Following is a first-person account from Julie Kennedy, senior publications editor in the Office of Public Affairs. Kennedy visited Paris during the 2012 program.
Studying abroad isn’t just for students anymore.
As part of a Washington University initiative aimed at increasing diversity awareness, staff were invited to apply in 2011 to the Global Diversity Overseas Seminar to experience new world views and issues through trips to either Shanghai or Paris.
When I applied in fall 2011, I saw this program as a dream come true. I did not study abroad in college, and now I was being offered a second chance. The description of the program sounded ideal: We would meet beforehand throughout the spring to learn about the issues we would be studying on our trip, and we would attend classes and lectures while in our destination city.
We would have the opportunity to bring back what we learned and share it with the university community. I leapt at the chance to not only see a great city, but study and learn about it on a deeper level than if I were just a tourist.
When the email arrived in January informing me I was selected, I was thrilled. Colleagues congratulated me, and my family was very excited.

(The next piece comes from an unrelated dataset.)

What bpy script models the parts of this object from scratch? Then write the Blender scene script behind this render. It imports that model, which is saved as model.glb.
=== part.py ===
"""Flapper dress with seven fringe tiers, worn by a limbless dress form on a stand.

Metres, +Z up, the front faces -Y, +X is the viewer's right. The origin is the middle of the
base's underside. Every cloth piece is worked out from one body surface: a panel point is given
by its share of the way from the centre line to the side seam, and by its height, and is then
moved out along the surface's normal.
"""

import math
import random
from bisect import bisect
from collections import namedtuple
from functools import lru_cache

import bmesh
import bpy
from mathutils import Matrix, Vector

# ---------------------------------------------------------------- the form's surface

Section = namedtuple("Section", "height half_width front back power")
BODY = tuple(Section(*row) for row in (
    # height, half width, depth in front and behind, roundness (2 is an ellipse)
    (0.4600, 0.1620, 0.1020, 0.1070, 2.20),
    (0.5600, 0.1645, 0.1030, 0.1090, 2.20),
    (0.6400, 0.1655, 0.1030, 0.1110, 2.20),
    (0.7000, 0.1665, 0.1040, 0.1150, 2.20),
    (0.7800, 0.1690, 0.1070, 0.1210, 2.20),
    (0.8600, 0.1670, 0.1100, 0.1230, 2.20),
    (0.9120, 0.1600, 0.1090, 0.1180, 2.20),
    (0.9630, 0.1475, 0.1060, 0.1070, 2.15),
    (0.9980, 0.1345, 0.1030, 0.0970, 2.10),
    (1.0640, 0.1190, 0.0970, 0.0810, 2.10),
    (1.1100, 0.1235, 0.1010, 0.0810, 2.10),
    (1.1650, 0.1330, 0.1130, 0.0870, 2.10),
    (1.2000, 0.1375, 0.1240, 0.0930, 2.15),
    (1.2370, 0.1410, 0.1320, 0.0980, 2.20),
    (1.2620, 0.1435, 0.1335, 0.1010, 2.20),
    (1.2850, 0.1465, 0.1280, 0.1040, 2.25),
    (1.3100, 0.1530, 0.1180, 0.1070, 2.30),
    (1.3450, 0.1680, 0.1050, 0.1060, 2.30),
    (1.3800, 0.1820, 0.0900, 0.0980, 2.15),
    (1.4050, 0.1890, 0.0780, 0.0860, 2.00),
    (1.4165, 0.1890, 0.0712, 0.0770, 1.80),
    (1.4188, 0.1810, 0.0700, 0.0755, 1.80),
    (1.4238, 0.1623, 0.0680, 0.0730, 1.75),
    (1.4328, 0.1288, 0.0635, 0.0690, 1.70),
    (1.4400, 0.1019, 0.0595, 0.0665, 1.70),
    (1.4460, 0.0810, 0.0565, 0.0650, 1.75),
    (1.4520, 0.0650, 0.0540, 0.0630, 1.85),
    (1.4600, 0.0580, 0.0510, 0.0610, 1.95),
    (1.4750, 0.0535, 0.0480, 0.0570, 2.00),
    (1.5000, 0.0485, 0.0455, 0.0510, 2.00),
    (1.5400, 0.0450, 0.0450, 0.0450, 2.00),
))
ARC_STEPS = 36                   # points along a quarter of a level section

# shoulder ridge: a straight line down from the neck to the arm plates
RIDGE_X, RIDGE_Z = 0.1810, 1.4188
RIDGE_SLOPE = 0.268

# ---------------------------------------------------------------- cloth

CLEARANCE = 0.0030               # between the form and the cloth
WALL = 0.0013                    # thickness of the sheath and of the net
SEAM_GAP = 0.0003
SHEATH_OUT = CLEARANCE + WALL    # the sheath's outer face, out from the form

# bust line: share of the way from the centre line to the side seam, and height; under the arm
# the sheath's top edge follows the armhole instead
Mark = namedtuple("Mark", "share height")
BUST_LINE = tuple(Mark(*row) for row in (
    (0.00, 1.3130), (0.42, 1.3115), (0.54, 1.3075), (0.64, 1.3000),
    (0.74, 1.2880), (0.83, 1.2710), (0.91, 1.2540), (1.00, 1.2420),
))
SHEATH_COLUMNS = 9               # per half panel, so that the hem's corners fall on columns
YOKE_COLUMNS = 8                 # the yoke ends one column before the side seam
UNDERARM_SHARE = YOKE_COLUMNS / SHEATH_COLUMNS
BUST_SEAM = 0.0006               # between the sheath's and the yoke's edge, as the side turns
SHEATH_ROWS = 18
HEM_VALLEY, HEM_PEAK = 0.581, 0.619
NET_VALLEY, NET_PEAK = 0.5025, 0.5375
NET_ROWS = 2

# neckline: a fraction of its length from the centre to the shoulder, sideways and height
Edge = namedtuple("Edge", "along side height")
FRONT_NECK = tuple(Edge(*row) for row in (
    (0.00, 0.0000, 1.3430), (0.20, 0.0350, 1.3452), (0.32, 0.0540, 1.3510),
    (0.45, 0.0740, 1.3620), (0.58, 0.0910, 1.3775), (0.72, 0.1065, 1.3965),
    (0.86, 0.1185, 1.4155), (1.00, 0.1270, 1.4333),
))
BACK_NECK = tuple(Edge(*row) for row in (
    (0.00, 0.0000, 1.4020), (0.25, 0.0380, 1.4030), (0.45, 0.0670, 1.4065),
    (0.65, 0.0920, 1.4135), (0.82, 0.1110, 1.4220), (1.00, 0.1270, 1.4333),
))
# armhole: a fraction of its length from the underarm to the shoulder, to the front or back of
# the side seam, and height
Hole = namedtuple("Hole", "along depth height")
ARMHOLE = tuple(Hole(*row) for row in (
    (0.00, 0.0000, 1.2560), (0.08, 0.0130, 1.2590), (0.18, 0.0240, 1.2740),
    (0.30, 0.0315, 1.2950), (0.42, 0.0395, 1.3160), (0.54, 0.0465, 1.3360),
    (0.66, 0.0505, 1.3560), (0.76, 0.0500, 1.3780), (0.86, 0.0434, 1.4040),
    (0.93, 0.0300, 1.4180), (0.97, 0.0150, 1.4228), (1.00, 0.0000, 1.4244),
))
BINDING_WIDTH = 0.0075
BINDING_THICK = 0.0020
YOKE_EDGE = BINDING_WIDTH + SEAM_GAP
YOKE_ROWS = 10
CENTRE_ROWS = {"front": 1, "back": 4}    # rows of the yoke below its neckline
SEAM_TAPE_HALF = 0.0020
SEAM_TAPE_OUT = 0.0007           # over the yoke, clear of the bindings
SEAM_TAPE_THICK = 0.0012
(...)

As the spring passed, we dug into our readings and discussed them at our monthly meetings. We were asked to attend two cultural events in St. Louis and write blog entries about them. As we were taking all of this in, we were instructed to be thinking about a topic to observe and report on while abroad. My topic was the lack of diversity in the French media, and this targeted approach helped me see Paris as few tourists have.

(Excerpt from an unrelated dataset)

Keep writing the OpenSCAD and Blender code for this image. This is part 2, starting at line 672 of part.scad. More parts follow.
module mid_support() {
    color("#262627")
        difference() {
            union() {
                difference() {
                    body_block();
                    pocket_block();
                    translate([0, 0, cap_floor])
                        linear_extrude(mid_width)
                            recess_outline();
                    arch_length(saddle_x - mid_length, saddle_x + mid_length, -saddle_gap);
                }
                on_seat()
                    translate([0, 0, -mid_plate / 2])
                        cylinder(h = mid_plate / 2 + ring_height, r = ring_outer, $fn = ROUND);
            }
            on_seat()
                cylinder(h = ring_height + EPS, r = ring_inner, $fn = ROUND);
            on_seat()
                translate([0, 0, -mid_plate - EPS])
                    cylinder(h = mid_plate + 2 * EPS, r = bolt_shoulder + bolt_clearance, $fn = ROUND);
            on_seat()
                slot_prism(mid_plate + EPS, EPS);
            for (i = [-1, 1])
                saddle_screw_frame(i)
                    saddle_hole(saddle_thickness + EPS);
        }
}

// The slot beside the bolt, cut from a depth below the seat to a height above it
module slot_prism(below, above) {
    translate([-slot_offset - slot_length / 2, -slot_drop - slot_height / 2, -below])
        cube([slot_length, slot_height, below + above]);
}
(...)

In Paris, we joined Washington University students in the Pluralism, Politics and Religion summer program for several lectures, including one morning in The Louvre. We also talked with a diversity expert about disability issues in Paris and with representatives from a mental health clinic for immigrants. We mapped an evolving neighborhood to document how its demographics have changed since 1970, toured a mosque and visited an African neighborhood where we ate at a Senegalese restaurant.

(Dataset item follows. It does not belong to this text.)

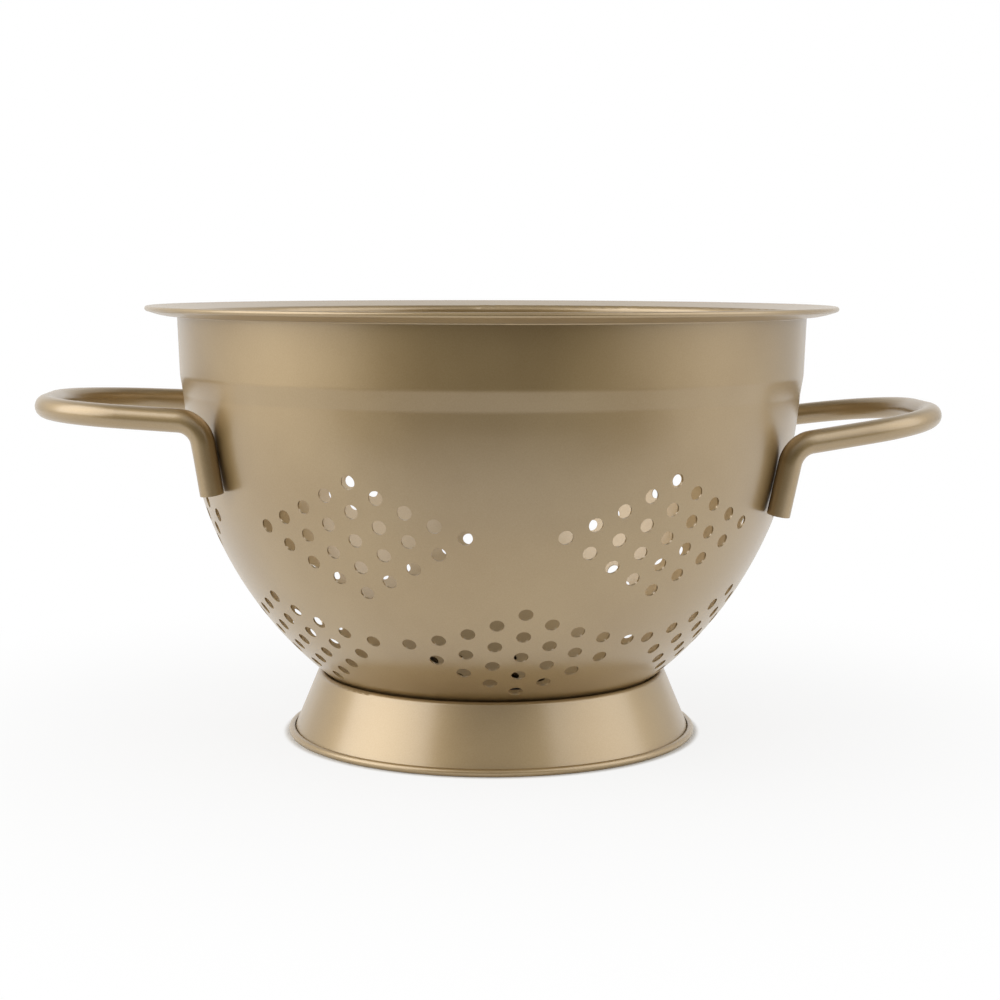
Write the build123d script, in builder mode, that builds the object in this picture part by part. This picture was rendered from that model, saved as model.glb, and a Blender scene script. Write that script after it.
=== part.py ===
from build123d import *
import os
from math import acos, asin, atan, cos, degrees, hypot, radians, sin, tan

# A two-handled colander in satin gold painted steel: a pressed bowl with a rolled rim and
# diamonds of drain holes, a flared foot ring under it and two bent bar handles on its wall.
# Millimetres. +Z is up, the handles lie along X, and -Y is the front. The origin is the
# centre of the circle on which the foot rests.

# Sheet and joints
bowl_sheet = 0.6
foot_sheet = 0.7
weld_gap = 0.1
cut_overrun = 2.0

# Rim: an outward flange, folded under at its edge and rolled back towards the wall
rim_radius = 122.5
rim_height = 153.8
rim_fold_bore_radius = 0.3
flange_rise = 12.0
flange_root_radius = 1.6
hem_slope = 18.0
hem_straight_length = 2.2
hem_bow_radius = 24.0
hem_bow_turn = 14.0

# Upright band of the wall under the rim, and the small step below it
band_top_radius = 111.4
band_lean = 2.0
step_top_height = 129.7
step_lean = 9.3
step_drop = 6.7
step_top_bend = 9.0
step_bottom_bend = 14.0

# Bowl curve, from the step down: the wide upper arc, the tighter knee, the lower arc, then
# the heel that runs into the flat floor
shoulder_lean = 4.7
upper_arc_radius = 208.0
knee_top_height = 87.2
knee_radius = 76.5
knee_bottom_height = 80.0
lower_arc_radius = 133.0
heel_start_radius = 44.0
heel_radius = 30.0

# Drain holes in the wall: two bands of diamonds. The pitches are measured on the wall,
# down it and across it, between neighbouring holes of one diamond.
hole_radius = 2.4
diamond_side = 5
upper_diamond_top = 100.2
upper_down_pitch = 4.88
upper_across_pitch = 9.06
upper_corner_lift = 2.2
lower_diamond_top = 57.1
lower_down_pitch = 4.87
lower_across_pitch = 8.93
lower_corner_lift = 5.3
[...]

As we rushed from event to event on the Metro, we observed daily Parisian life in many contexts: the cafe culture and affluent neighborhood surrounding our hotel; the tourism near all of the top Paris sites; and immigrants in a West African neighborhood and in Belleville, a neighborhood that is home to Jews, North African Muslims and Asians. We also had one day mostly to ourselves to delve into our topic.
In addition to our class explorations, we managed to see the sites of Paris, a stunningly beautiful and diverse city.
Upon our return, we held several presentations on what we learned and how our experiences have impacted our jobs.
I am grateful I had this opportunity, and I encourage anyone interested to apply to this year’s program in Santiago, Chile.